The numbers of children being poisoned by prescription drug overdoses has reached such a level that an American hospital has set up a special project to try and get the numbers down.
The PROTECT Initiative is the work of Randall Bond MD of the Cincinnati Children's Hospital Medical Center, who is publishing his work in the Journal of Pediatrics.
Bond was shocked by the increasing number of poisoning cases he saw in his work as an emergency doctor.
"The problem of paediatric medication poisoning is getting worse, not better," he said. "More children are exposed, more are seen in emergency departments, more are admitted to hospitals, and more are harmed each year."The levels of overdose are frighteningly high with 55 percent of emergency visits to hospital down to medication. Of those admitted as inpatients, 76 percent, had medication poisoning as had 71 percent of the children who were recorded as suffering serious harm.
The most common culprits for the poisonings were opioid drugs used as sleeping pills and pain killers. Also present in significant numbers were cases caused by taking heart medicines.
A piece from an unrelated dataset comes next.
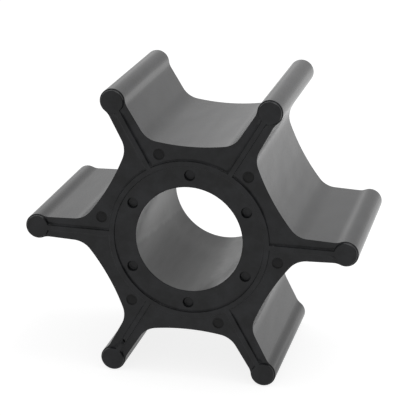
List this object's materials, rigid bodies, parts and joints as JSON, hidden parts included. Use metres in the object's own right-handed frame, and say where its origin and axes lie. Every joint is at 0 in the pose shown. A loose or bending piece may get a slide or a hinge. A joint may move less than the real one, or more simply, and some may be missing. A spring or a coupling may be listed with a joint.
{
  "type": "rubber pump impeller",
  "caption": "One-piece rubber impeller: a hub with a plain through bore and straight radial vanes that end in round sealing bulbs.",
  "frame": {"origin": "centre of the bore at mid width", "axes": "+Y along the bore, from the near end with the pin holes to the far end; one vane points along +X"},
  "size_m": [0.0662, 0.035, 0.058],
  "materials": {
    "rubber": "matte"
  },
  "bodies": {
    "root": {"impeller": "rubber"}
  },
  "joints": []
}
"Prevention efforts at home have been insufficient," Dr. Bond said. "We need to improve storage devices and child-resistant closures and perhaps require mechanical barriers, such as blister packs. Our efforts can't ignore society's problem with opioid and sedative abuse or misuse."
To come to his conclusions Dr Bond looked at the National Poison Data system.
Most of the cases were caused by children finding and eating tablets rather than mistakes in administering medication meant for the children. Dr Bond believes the rise in poisoning cases is simply a result of the enormous rise in the number of potentially dangerous medications in American households.